Gender reflective: understanding and reflecting upon the impacts of gender relations, e.g. in decisions taken, solutions considered, strategies developed, dominant narratives… rather than merely reacting or responding to gender differences. (Röhr et al 2017)

The term ‘gender perspective’ is a way of seeing or analysing which looks at the impact of gender on people’s opportunities, social roles and interactions. This way of seeing is what enables one to carry out gender analysis and subsequently to mainstream a gender perspective into any proposed program, policy or organisation.

Gender relations are the specific sub-set of social relations uniting men and women as social groups in a particular community, including how power and access to and control over resources are distributed between the sexes. Gender relations intersect with all other influences on social relations – age, ethnicity, race, religion – to determine the position and identity of people in a social group. Since gender relations are a social construct, they can be transformed over time to become more equitable.

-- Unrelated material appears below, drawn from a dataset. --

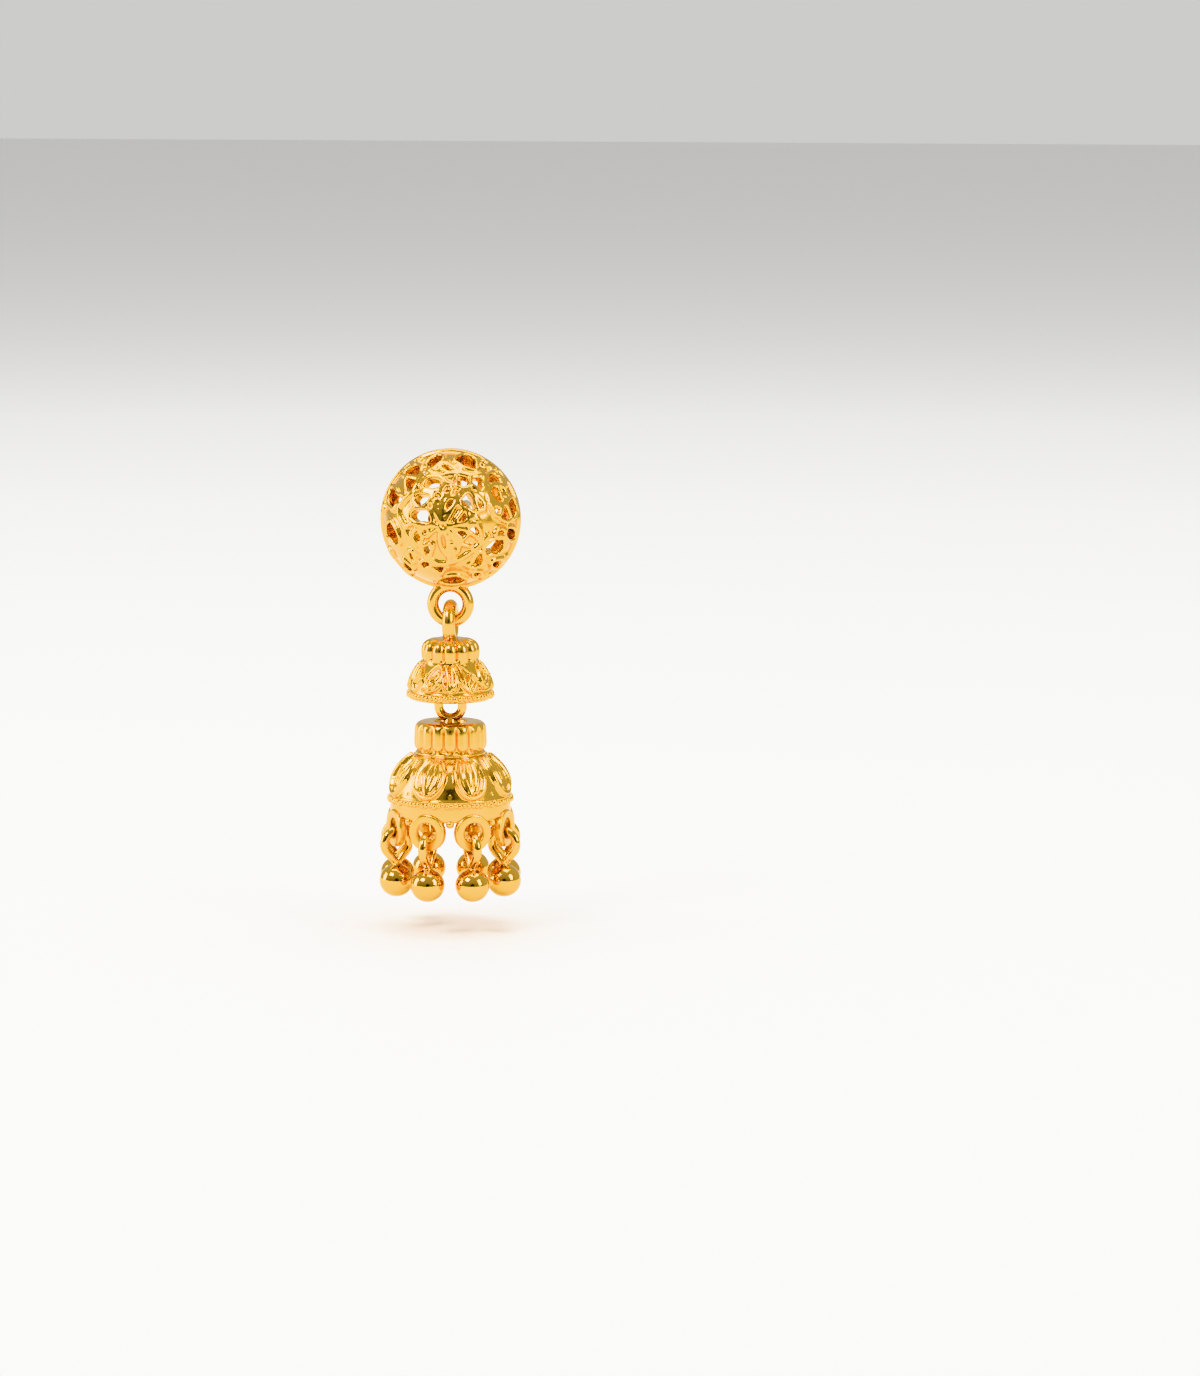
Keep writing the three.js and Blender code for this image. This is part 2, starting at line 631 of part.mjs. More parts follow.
// Ten drops round the lower bell
const dropGeometry = geometryFrom(oneDrop());
for (let i = 0; i < lower.petals; i++) {
  const piece = named("drop_" + String(i + 1).padStart(2, "0"), dropGeometry, mirrorGold);
  const turn = dropTurn(i);
  piece.rotation.z = turn;
  piece.position.set(flatRingCircle * Math.cos(turn), hangY + flatRingCircle * Math.sin(turn), 0);
  earring.add(piece);
}

export default earring;
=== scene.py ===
# %% [markdown]
# # A jhumka earring in polished gold
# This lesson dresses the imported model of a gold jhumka: a pierced half ball, two bells on
# interlocking loops and eight small drops. Every piece is modelled here with fine detail, in the
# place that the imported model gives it. First the frame is loaded, and its box is kept for later.

# %% Load the frame
import math

import bpy
import numpy as np
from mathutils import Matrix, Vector


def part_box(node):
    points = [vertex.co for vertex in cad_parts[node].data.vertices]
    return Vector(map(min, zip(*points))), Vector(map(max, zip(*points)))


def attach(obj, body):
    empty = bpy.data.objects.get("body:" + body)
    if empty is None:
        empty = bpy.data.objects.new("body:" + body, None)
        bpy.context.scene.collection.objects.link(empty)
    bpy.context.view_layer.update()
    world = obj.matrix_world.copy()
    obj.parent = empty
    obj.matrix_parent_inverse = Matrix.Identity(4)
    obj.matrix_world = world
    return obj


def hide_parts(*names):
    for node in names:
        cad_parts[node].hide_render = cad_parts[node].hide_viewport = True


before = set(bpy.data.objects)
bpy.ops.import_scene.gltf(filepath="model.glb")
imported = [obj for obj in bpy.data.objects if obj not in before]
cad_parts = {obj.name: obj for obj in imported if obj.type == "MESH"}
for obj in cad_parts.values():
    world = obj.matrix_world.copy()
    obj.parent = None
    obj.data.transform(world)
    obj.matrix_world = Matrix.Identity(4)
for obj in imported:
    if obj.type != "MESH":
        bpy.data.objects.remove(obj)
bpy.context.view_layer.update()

# %% [markdown]
# ## Working in millimetres
# A jewel is far too small for Blender's own tolerances in metres, so each piece is modelled with one
# Blender unit to the millimetre, and shrunk a thousand times when it is finished. Places are read
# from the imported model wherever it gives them.

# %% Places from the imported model
MM = 0.001


def millimetres(node):
    """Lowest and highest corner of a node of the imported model, in millimetres."""
    low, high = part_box(node)
    return [c / MM for c in low], [c / MM for c in high]


lower_low, lower_high = millimetres("lower_bell")
drop_low, drop_high = millimetres("drop_01")
print("lower bell from", round(lower_low[2], 2), "to", round(lower_high[2], 2))
print("drops from", round(drop_low[2], 2), "to", round(drop_high[2], 2))

# %% [markdown]
# ## Loops and heights
# The ball and the bells hang from each other on round wire loops. Each loop passes through the one
# above it with a small gap, so every height below the ball follows from the loops' own sizes, and
# the whole chain is worked out once, from the top down.

# %% Loops and the heights that follow from them
HANG_GAP = 0.3
BALL_RING = dict(wire=0.49, radius=1.51)
UPPER_LOOP = dict(wire=0.55, radius=1.4)
INNER_LOOP = dict(wire=0.4, radius=1.1)
LONG_LINK = dict(wire=0.38, radius=1.0, straight=0.68)
FLAT_RING = dict(outer=1.6, hole=0.85, thickness=0.7)
BALL_RING_Z = -7.23
UPPER_COLLAR_DROP = 1.3
INNER_LOOP_DROP = 4.2
LOWER_COLLAR_DROP = 0.26

HANG_Y = -BALL_RING["wire"]
UPPER_HINGE_Z = BALL_RING_Z - BALL_RING["radius"]
UPPER_LOOP_Z = UPPER_HINGE_Z + BALL_RING["wire"] + HANG_GAP + UPPER_LOOP["wire"] - UPPER_LOOP["radius"]
UPPER_TOP_Z = UPPER_LOOP_Z - UPPER_COLLAR_DROP
INNER_LOOP_Z = UPPER_TOP_Z - INNER_LOOP_DROP
INNER_FOOT_Z = INNER_LOOP_Z - INNER_LOOP["radius"]
LOWER_HINGE_Z = INNER_FOOT_Z + INNER_LOOP["wire"] + HANG_GAP + LONG_LINK["wire"]
LINK_FOOT_Z = LOWER_HINGE_Z - 2 * LONG_LINK["radius"] - LONG_LINK["straight"]
LOWER_TOP_Z = LINK_FOOT_Z - LOWER_COLLAR_DROP
FLAT_RING_Z = lower_low[2] + FLAT_RING["outer"]
print("upper bell top", round(UPPER_TOP_Z, 2), "lower bell top", round(LOWER_TOP_Z, 2))
print("flat rings at", round(FLAT_RING_Z, 2))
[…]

Gender roles refer to social and behavioural norms that, within a specific culture, are widely considered to be socially appropriate for individuals of a specific sex. These often determine the traditional responsibilities and tasks assigned to men, women, boys and girls (see gender division of labour). Gender-specific roles are often conditioned by household structure, access to resources, specific impacts of the global economy, occurrence of conflict or disaster, and other locally relevant factors such as ecological conditions. Like gender itself, gender roles can evolve over time, in particular through the empowerment of women and transformation of masculinities.

Gender norms are ideas about how men and women should be and act.  We internalize and learn these “rules” early in life. This sets-up a life-cycle of gender socialization and stereotyping. Put another way, gender norms are the standards and expectations to which gender identity generally conforms, within a range that defines a particular society, culture and community at that point in time.